Bodybuilding and acting legend Arnold Schwarzenegger has revealed his go-to protein sources after going 80 percent vegan.
The former California governor, 75, who weighs 250 pounds and consumes 250 grams of protein daily, has long been considered the peak of physical fitness and performance.
In recent years, he has cut out the vast majority of meat from his diet, swapping it with plant-based proteins like lentils, salad and veggie burgers.
In an April episode of Arnold’s Pump Club podcast, he said, ‘For protein, my staples are eggs, salmon and chicken.’
‘But I have more and more veggie burgers with lentils and beans.’
Meat options make up just 20 percent of what he consumes.
Arnold Schwarzenegger, 75, has gone 80 percent vegan, replacing many meat options with foods like lentils and veggie burgers. When he does eat meat, he sticks to lean proteins like salmon and chicken
‘In the morning after my workout, I usually have oatmeal with Greek yogurt or granola,’ Schwarzenegger said.
‘For lunch, I always have a salad, sometimes with a plant-based burger or maybe salmon or chicken. Other times, it’s with a scramble or omelet.’
‘For dinner, I always have soup. I like to eat light for my last meal.’
A 2022 survey of 2,000 participants showed that 10 to 15 percent have identified as vegetarian or vegan since 2020.
The findings, conducted by researchers at Kansas State University, found that 8 percent of participants were vegan, six percent vegetarian, and 12 percent were mostly vegetarian, also known as flexitarian.
Global market research company Ispos estimates there are currently 9.7 million vegans in the US.

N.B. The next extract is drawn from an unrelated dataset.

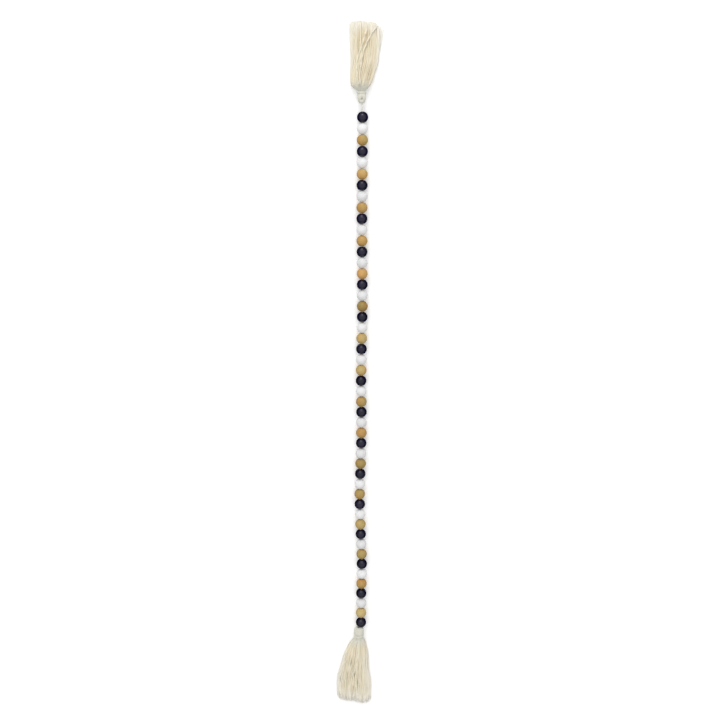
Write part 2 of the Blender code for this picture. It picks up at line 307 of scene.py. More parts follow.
TOP_TASSEL = Tassel(
    name="top",
    head=(
        Section(0.0012, -0.0007, 0.0019, 0.0066, 0.0094),
        Section(0.0000, -0.0022, 0.0034, 0.0050, 0.0104),
        Section(0.0008, -0.0034, 0.0046, 0.0035, 0.0113),
        Section(0.0035, -0.0046, 0.0060, 0.0017, 0.0124),
        Section(0.0070, -0.0052, 0.0069, 0.0006, 0.0135),
        Section(0.0117, -0.0054, 0.0070, 0.0003, 0.0137),
    ),
    head_hollows=(Hollow(0.0052, 0.0010, 0.0016, 0.0014, 0.25, 0.0013),),
    neck_centre=0.0007,
    neck_radius=0.0043,
    skirt=(
        Section(0.0218, -0.0128, 0.0112, 0.0, 0.0152),
        Section(0.0270, -0.0154, 0.0148, 0.0, 0.0160),
        Section(0.0400, -0.0155, 0.0190, 0.0, 0.0150),
        Section(0.0580, -0.0146, 0.0244, 0.0, 0.0132),
        Section(0.0840, -0.0160, 0.0262, 0.0, 0.0112),
        Section(0.1080, -0.0162, 0.0252, 0.0, 0.0096),
    ),
    yarn_ends=(
        YarnEnd(-1.0, 0.1086),
        YarnEnd(-0.8, 0.1106),
        YarnEnd(-0.4, 0.1114),
        YarnEnd(0.0, 0.1098),
        YarnEnd(0.3, 0.1102),
        YarnEnd(0.7, 0.1090),
        YarnEnd(1.0, 0.1014),
    ),
    sweep=0.20,
    hollows=(
        Hollow(0.0900, 0.0040, 0.0130, 0.0075, 0.50, 0.0),
        Hollow(0.0380, 0.0125, 0.0080, 0.0050, 0.26, 0.0),
        Hollow(0.0740, -0.0032, 0.0110, 0.0016, 0.24, 0.0004),
        Hollow(0.0590, 0.0026, 0.0070, 0.0014, 0.22, 0.0003),
        Hollow(0.0980, 0.0205, 0.0060, 0.0018, 0.35, 0.0005),
    ),
    strands=(
        Strand(
            route=(Waypoint(0.0218, -0.0010), Waypoint(0.0400, -0.0024), Waypoint(0.0506, -0.0007),
                   Waypoint(0.0626, 0.0013), Waypoint(0.0814, 0.0078), Waypoint(0.0932, 0.0144),
                   Waypoint(0.1040, 0.0222)),
            yarns=2, radius=YARN_RADIUS, up=1.14, tone=1.25,
        ),
        Strand(
            route=(Waypoint(0.0218, -0.0030), Waypoint(0.0450, -0.0072), Waypoint(0.0600, -0.0060),
                   Waypoint(0.0700, -0.0020), Waypoint(0.0844, 0.0030), Waypoint(0.0990, 0.0075)),
            yarns=2, radius=YARN_RADIUS, up=1.10, tone=1.25,
        ),
        Strand(
            route=(Waypoint(0.0218, 0.0090), Waypoint(0.0400, 0.0170), Waypoint(0.0580, 0.0235),
                   Waypoint(0.0700, 0.0262), Waypoint(0.0785, 0.0280), Waypoint(0.0866, 0.0300),
                   Waypoint(0.1030, 0.0318)),
            yarns=1, radius=WISP_RADIUS, up=-0.5, tone=0.7,
        ),
        Strand(
            route=(Waypoint(0.0218, 0.0092), Waypoint(0.0400, 0.0172), Waypoint(0.0580, 0.0236),
                   Waypoint(0.0760, 0.0264), Waypoint(0.0880, 0.0284), Waypoint(0.1020, 0.0298)),
            yarns=1, radius=WISP_RADIUS, up=0.1, tone=0.6,
        ),
        Strand(
            route=(Waypoint(0.0218, 0.0088), Waypoint(0.0400, 0.0168), Waypoint(0.0580, 0.0232),
                   Waypoint(0.0760, 0.0256), Waypoint(0.0900, 0.0272), Waypoint(0.1040, 0.0280)),
            yarns=2, radius=WISP_RADIUS, up=-0.2, tone=0.9,
        ),
    ),
    # Painted shade: the upper tassel's cotton is deeper in tone to offset the soft box's extra light on it
    deepening=0.30,
    tone_spread=1.0,
    seed=24,
)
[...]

In the United Kingdom, about 2 million Britons, three percent of the nation, identify as vegan, according to a survey from animal rights charity Viva! The survey suggested that half of the UK’s population has been cutting down on meat.
The biggest difference between animal- and plant-based protein sources is the presence of ‘complete’ proteins. Complete proteins contain all nine essential amino acids, whereas incomplete proteins only contain some.
They include milk, pork, beef, eggs, poultry and fish. While the majority of these sources are animal products, soy foods, such as tofu, are plant-based alternatives.
Schwarzenegger made a name for himself as a bodybuilder, winning the Mr Universe title in 1966
The daily amount of dietary protein recommended for adults is 0.8 grams per kilogram of body weight or just over 7 grams for every 20 pounds. For a 140-pound person, that equals about 50 grams of protein per day.
Anna Tebbs, registered dietitian in the UK and nutritionist from meal kit company Green Chef, said that many meat eaters consume more than the recommended amount of protein per day.
‘Meat eaters often eat over one and a half times the amount of recommended protein,’ she said.
This can lead to adverse health effects, such as weight gain.
For example, one study in the journal Clinical Nutrition found that weight gain was significantly associated with diets where protein was implemented in place of carbs.
Getting protein from sources like red meat can also increase the risk of certain diseases.
A 2018 study in the European Heart Journal found that consuming red meat for long periods of time increased the amount of trimethylamine N-oxide (TMAO) in the body, a chemical generated by the gut that increases the risk of heart disease.
The same study showed that reducing red meat consumption reversed those effects.
‘By cutting down on your meat intake, you can reduce your chances of getting heart disease or diabetes,’ Ms Tebbs said.
Ms Tebbs recommended meat-free options such as nuts, beans, peas, grains, and legumes as high-protein options to replace meat.
Seitan, for example, is a plant-based meat substitute that contains about 20 grams of protein per three-ounce serving, according to the United States Department of Agriculture.
It is created with vital wheat gluten, the main protein in what, which gives it a chewy texture that mimics meat.
For comparison, the same serving size of cod has 15 grams, and salmon has 17.
Additionally, soy protein can be found in foods like tofu, tempeh, edamame, and soy milk, making it a versatile plant-based option.
One review of 35 studies found that soy intake lowered LDL (bad) cholesterol and raised HDL cholesterol (good). This can lead to lower risks of heart disease, stroke, and heart attack.